DATA SUPPLIED:
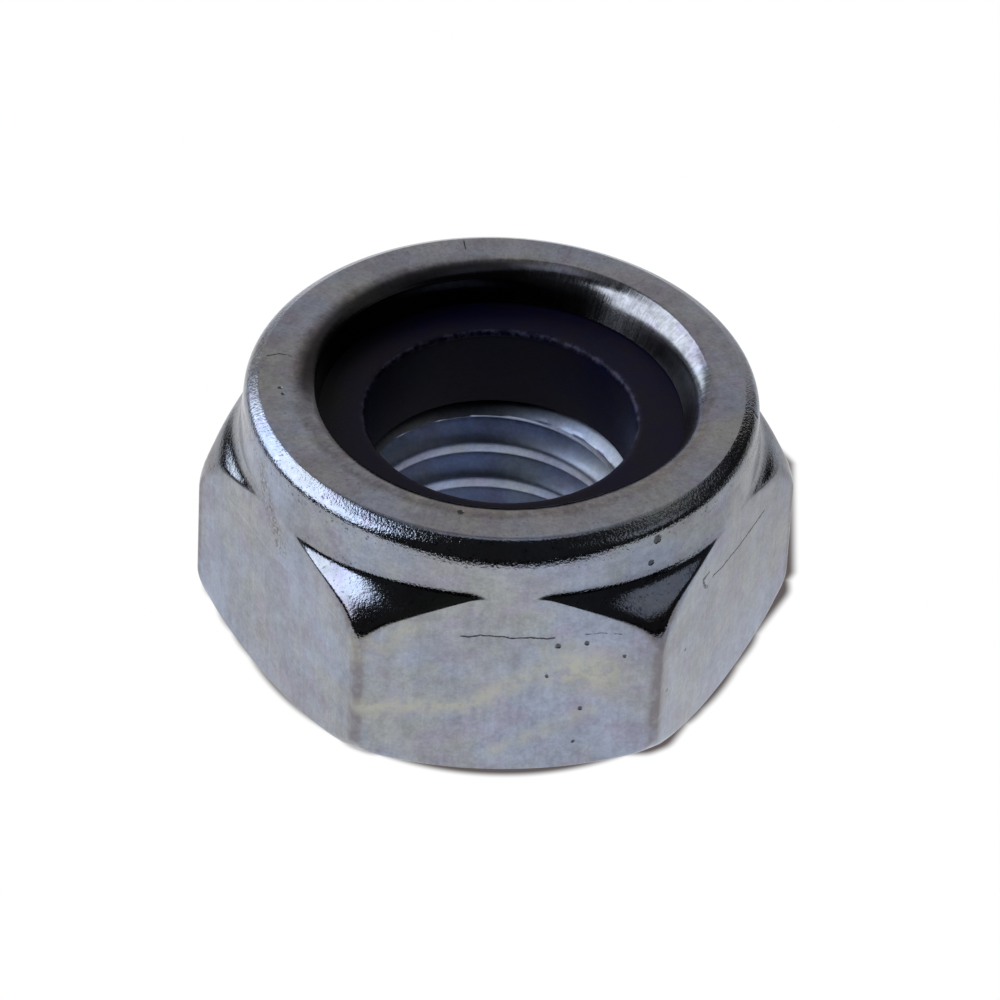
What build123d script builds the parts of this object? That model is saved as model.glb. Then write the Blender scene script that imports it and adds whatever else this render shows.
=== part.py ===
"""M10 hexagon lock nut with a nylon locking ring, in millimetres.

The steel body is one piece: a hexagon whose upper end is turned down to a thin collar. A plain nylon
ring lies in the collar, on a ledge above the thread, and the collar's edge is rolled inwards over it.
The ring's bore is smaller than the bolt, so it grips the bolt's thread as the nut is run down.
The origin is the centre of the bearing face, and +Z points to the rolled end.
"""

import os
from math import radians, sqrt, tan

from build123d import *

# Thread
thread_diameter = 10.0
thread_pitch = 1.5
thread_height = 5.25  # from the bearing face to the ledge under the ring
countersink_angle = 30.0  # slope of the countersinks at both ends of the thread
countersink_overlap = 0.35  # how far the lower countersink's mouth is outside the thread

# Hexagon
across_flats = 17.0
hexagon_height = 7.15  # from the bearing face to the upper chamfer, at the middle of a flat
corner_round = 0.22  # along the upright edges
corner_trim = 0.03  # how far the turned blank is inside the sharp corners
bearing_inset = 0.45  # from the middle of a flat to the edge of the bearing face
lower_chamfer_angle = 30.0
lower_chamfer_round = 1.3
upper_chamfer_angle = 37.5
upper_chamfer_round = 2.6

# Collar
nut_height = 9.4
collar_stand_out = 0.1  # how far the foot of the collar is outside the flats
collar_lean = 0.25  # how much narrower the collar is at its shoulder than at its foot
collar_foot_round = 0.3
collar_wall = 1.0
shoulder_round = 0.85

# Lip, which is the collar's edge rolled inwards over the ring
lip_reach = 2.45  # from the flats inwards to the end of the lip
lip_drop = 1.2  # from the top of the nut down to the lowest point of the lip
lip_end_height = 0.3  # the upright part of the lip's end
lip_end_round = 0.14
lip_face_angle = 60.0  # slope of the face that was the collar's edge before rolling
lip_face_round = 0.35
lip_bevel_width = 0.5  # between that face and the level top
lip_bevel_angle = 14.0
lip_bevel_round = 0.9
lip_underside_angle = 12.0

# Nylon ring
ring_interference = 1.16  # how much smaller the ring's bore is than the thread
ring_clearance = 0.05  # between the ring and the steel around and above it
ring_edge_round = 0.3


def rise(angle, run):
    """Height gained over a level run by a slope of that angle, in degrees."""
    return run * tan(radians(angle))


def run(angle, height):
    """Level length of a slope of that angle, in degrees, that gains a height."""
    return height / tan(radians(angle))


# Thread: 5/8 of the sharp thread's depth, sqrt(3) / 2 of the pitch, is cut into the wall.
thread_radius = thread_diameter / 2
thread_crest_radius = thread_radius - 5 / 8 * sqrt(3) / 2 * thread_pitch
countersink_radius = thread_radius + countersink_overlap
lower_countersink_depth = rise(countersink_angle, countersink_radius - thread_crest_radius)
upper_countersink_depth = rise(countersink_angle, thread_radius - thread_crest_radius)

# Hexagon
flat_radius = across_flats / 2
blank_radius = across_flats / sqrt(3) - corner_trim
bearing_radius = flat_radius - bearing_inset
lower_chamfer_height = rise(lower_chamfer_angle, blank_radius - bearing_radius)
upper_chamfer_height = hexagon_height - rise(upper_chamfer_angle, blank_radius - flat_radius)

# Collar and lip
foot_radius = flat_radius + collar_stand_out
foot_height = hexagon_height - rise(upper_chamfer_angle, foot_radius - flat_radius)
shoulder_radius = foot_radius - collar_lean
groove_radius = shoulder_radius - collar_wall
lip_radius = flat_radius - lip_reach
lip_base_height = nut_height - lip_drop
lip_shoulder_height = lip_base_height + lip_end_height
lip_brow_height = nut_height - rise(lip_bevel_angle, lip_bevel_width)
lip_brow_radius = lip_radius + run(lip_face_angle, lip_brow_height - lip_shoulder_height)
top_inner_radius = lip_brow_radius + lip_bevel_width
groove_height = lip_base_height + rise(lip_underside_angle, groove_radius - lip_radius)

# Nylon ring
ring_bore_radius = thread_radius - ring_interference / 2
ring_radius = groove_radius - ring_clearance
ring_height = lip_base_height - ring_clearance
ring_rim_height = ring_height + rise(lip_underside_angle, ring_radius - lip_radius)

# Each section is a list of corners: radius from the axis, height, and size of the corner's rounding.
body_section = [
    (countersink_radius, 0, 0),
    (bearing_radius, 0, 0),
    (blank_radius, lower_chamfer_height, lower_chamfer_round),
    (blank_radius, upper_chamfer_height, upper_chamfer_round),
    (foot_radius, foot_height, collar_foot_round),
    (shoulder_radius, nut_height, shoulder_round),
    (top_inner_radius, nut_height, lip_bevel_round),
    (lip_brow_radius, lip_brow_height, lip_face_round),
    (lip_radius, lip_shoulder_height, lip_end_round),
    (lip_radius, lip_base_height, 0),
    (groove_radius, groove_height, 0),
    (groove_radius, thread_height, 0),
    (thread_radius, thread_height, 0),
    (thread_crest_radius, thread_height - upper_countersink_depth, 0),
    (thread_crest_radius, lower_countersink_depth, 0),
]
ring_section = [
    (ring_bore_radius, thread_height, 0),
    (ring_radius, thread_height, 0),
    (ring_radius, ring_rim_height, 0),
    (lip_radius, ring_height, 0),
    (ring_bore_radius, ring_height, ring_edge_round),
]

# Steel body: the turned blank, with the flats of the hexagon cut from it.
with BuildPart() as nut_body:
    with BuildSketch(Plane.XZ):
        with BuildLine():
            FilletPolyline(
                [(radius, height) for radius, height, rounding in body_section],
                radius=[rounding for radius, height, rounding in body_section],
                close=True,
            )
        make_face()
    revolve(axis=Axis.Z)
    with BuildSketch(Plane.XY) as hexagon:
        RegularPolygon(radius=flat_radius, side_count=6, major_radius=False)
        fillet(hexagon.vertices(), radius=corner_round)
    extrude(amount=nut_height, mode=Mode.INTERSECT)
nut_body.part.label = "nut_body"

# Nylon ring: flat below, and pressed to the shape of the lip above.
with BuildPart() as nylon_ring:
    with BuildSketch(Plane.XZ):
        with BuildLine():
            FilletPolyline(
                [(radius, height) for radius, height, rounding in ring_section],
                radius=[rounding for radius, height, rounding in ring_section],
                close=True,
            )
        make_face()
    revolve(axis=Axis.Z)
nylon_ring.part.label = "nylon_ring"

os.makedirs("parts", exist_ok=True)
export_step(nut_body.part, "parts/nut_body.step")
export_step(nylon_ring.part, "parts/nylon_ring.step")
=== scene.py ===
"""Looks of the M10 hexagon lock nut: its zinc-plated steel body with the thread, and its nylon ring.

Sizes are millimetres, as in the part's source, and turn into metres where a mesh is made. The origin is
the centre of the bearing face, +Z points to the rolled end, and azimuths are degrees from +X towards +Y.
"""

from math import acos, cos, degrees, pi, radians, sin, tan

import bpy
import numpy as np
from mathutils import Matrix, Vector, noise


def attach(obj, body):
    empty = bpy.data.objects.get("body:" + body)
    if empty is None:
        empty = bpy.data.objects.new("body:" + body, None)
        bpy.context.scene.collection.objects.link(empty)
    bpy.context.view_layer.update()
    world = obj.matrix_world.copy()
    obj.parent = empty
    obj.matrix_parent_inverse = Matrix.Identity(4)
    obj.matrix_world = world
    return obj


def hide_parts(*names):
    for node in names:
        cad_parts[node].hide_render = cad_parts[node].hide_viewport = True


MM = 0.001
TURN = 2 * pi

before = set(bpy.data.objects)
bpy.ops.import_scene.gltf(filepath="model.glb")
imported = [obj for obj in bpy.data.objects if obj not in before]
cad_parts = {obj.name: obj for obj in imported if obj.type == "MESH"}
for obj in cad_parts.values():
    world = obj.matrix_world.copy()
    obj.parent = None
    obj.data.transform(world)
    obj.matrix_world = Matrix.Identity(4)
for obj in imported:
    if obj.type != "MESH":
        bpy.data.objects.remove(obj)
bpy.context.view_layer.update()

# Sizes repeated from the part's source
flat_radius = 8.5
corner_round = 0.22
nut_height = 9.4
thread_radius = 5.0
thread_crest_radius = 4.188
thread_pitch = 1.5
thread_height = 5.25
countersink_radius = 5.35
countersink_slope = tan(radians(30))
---
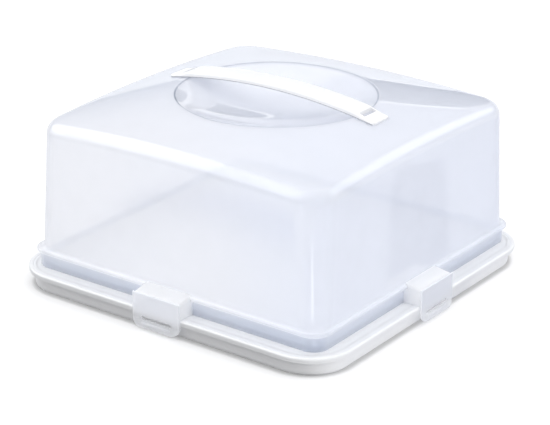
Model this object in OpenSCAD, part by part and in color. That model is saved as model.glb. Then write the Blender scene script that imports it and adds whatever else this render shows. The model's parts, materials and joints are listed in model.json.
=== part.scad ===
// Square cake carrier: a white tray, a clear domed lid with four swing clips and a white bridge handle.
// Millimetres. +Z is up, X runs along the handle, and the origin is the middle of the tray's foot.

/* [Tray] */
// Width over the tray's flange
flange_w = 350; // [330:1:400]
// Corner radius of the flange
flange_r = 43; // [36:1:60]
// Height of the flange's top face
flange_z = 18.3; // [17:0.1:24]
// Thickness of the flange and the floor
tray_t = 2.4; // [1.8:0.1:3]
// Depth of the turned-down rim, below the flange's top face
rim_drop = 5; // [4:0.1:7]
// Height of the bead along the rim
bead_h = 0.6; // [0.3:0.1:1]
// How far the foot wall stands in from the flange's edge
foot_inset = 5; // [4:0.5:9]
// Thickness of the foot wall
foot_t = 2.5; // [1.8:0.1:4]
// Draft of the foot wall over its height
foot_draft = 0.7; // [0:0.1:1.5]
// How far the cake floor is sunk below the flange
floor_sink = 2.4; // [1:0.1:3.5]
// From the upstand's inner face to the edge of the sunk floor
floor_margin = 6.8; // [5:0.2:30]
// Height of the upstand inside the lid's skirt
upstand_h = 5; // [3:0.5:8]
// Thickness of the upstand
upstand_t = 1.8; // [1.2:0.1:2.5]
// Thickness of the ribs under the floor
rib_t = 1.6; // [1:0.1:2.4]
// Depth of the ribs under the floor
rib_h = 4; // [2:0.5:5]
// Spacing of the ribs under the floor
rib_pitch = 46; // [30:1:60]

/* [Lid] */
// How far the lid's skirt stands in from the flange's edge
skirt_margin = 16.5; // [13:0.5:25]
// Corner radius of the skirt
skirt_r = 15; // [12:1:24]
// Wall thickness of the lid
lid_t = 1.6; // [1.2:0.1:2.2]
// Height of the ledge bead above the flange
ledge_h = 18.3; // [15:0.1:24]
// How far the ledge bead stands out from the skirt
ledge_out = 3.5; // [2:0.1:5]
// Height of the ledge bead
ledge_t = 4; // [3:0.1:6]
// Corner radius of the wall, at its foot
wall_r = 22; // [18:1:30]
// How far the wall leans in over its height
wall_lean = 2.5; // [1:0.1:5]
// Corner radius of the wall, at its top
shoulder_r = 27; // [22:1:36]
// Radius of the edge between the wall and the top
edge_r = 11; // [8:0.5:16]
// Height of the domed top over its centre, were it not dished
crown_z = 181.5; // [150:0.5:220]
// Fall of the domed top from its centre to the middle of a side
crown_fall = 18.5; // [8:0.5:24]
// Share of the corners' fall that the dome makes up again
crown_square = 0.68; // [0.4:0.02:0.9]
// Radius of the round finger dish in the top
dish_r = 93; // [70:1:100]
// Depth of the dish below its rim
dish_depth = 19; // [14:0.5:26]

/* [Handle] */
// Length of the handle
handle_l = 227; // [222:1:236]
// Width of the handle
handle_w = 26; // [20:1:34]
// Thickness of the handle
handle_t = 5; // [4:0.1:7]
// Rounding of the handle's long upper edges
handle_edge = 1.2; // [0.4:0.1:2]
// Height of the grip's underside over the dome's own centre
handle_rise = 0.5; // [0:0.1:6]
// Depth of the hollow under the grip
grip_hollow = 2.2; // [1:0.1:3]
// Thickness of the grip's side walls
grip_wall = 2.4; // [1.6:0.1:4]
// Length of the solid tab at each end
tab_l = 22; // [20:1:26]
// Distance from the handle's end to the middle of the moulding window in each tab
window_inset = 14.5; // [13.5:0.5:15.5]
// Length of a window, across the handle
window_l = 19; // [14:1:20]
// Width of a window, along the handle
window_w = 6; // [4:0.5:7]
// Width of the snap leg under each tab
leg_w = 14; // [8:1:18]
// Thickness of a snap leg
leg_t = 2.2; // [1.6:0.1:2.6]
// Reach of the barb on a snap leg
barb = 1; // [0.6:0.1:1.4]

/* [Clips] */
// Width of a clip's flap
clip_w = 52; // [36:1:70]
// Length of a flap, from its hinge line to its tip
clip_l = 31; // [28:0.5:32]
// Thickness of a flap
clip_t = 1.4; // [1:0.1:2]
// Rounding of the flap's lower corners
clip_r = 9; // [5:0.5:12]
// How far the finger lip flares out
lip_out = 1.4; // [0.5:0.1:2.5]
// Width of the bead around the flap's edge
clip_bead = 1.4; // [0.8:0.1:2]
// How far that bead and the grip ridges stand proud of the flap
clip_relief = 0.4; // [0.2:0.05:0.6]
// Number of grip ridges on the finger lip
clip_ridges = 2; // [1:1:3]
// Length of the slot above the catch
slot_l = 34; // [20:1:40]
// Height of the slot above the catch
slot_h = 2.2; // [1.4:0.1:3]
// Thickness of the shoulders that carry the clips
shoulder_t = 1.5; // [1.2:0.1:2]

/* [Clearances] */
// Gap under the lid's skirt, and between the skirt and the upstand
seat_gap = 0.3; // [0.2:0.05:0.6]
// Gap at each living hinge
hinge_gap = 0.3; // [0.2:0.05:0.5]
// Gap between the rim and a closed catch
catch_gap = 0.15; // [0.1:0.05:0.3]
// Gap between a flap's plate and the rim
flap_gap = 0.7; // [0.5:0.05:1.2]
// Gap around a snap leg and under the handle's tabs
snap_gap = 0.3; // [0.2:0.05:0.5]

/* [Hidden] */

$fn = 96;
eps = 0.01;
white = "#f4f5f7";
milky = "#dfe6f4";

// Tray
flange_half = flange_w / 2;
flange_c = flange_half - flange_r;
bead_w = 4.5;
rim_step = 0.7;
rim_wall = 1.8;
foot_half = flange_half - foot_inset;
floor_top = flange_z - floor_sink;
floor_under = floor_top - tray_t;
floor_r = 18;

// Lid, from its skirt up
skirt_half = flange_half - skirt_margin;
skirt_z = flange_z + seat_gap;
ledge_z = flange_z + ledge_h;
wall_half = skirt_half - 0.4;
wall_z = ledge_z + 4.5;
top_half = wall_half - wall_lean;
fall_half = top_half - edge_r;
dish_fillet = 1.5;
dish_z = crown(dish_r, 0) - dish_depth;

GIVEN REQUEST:
Using the entries above, return exactly the lines from the line with "# Nylon ring: flat" to the line with "obj.matrix_parent_inverse = Matrix.Identity(4)", counting both of those lines.

OUTPUT BELOW:
# Nylon ring: flat below, and pressed to the shape of the lip above.
with BuildPart() as nylon_ring:
    with BuildSketch(Plane.XZ):
        with BuildLine():
            FilletPolyline(
                [(radius, height) for radius, height, rounding in ring_section],
                radius=[rounding for radius, height, rounding in ring_section],
                close=True,
            )
        make_face()
    revolve(axis=Axis.Z)
nylon_ring.part.label = "nylon_ring"

os.makedirs("parts", exist_ok=True)
export_step(nut_body.part, "parts/nut_body.step")
export_step(nylon_ring.part, "parts/nylon_ring.step")
=== scene.py ===
"""Looks of the M10 hexagon lock nut: its zinc-plated steel body with the thread, and its nylon ring.

Sizes are millimetres, as in the part's source, and turn into metres where a mesh is made. The origin is
the centre of the bearing face, +Z points to the rolled end, and azimuths are degrees from +X towards +Y.
"""

from math import acos, cos, degrees, pi, radians, sin, tan

import bpy
import numpy as np
from mathutils import Matrix, Vector, noise


def attach(obj, body):
    empty = bpy.data.objects.get("body:" + body)
    if empty is None:
        empty = bpy.data.objects.new("body:" + body, None)
        bpy.context.scene.collection.objects.link(empty)
    bpy.context.view_layer.update()
    world = obj.matrix_world.copy()
    obj.parent = empty
    obj.matrix_parent_inverse = Matrix.Identity(4)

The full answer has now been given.